The next "episode" of Seven Days is on Wednesday (6th October). The Channel 4 execs will be keen to see if its audience will build this week.

The question is: will the conversations amongst last week’s audience fuelled by the interactive element of the show (the audience gets to decide which ‘characters’ we see more and which we see less of) and the excellent use of social media (Facebook and Twitter feeds and the bespoke ChatNav) encourage more people to tune in on Wednesday?

Seven Days represents the kind of TV marketing and programme making we’ll be doing more of in the future. And so it’ll be important to see how it performs.

Broadcasters used to only broadcast the channel’s ideas and opinions through their programmes. Marketing would just let people know what time the show was on and where. The broadcasters didn’t seem interested in hearing from their audience. (It’s no co-incidence that so much of the language of TV – ‘broadcast’, ‘transmitters’, ‘playout’ is all about one way communication).

But, TV/internet convergence will enable the audience to have more conversations about TV. Social media makes it easier for the audience to say what they think about the shows they’re watching and the public will increasingly play a part in shaping programmes. Seven Days represents a continuation of the shift of power away from broadcasters to the audience.

As a strategist working in broadcasting, I am very much in favour of the increasing use of audience research, audience understanding and audience shaping of TV. But up to a point.

It used to be that we’d talk about the TV we’d seen face to face the next day with people we knew or worked with – all gathered around the ‘watercooler.’

But, now, shows like Seven Days encourage live conversations during the broadcast not just afterwards and conversations with people you’ve never met before and probably never will.

Last Wednesday, as I settled down to watch TV, I was very much on my own. My husband was out, the kids were in bed, so I had no one to share the TV experience with. Watching Seven Days with other viewers live on Facebook meant that I had people to talk about the show with, as it happened.

However, it was a mixed experience. There was something quite cool about watching something happen on TV and, almost instantaneously, a comment appearing on the Facebook page on the laptop in front of me.

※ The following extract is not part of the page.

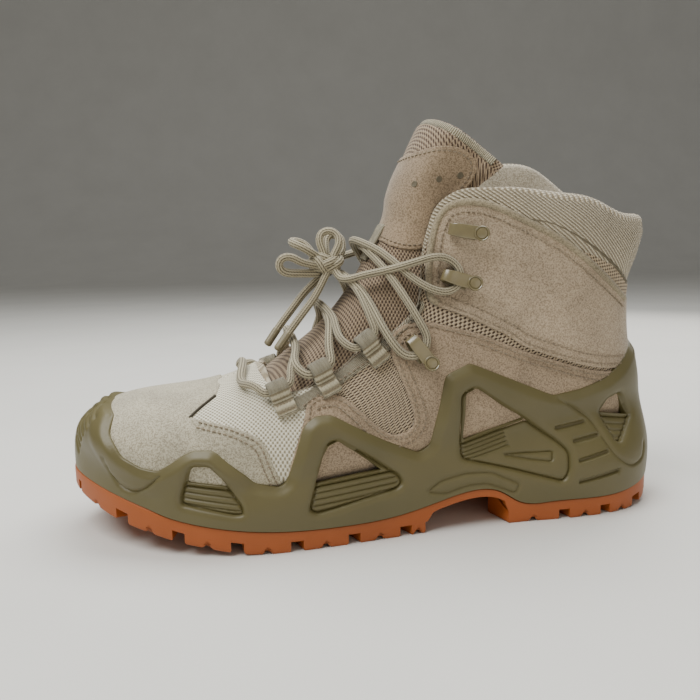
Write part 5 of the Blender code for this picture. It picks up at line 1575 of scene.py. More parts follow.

But, despite there being lots of people commenting on what was going on, they didn’t appear to want to have a conversation. They just wanted to broadcast their views.

Maybe it’s because of the type of show Seven Days is. Maybe it’s because of the audience it attracts. Lost, for example, demonstrates that it is possible for audiences to want to work together to solve clues and that interesting conversations can happen. Shows like Seven Days demand immediate comment and there’s little room for people to take stock and work out what it’s all about. Channel 4 is using the production team and the characters from the show to facilitate and start conversations with the audience, but the answers they are getting back don't move the conversation along. Ironically, the audience commenting on the show appears to be interested in speaking and not listening; broadcasting, not conversing.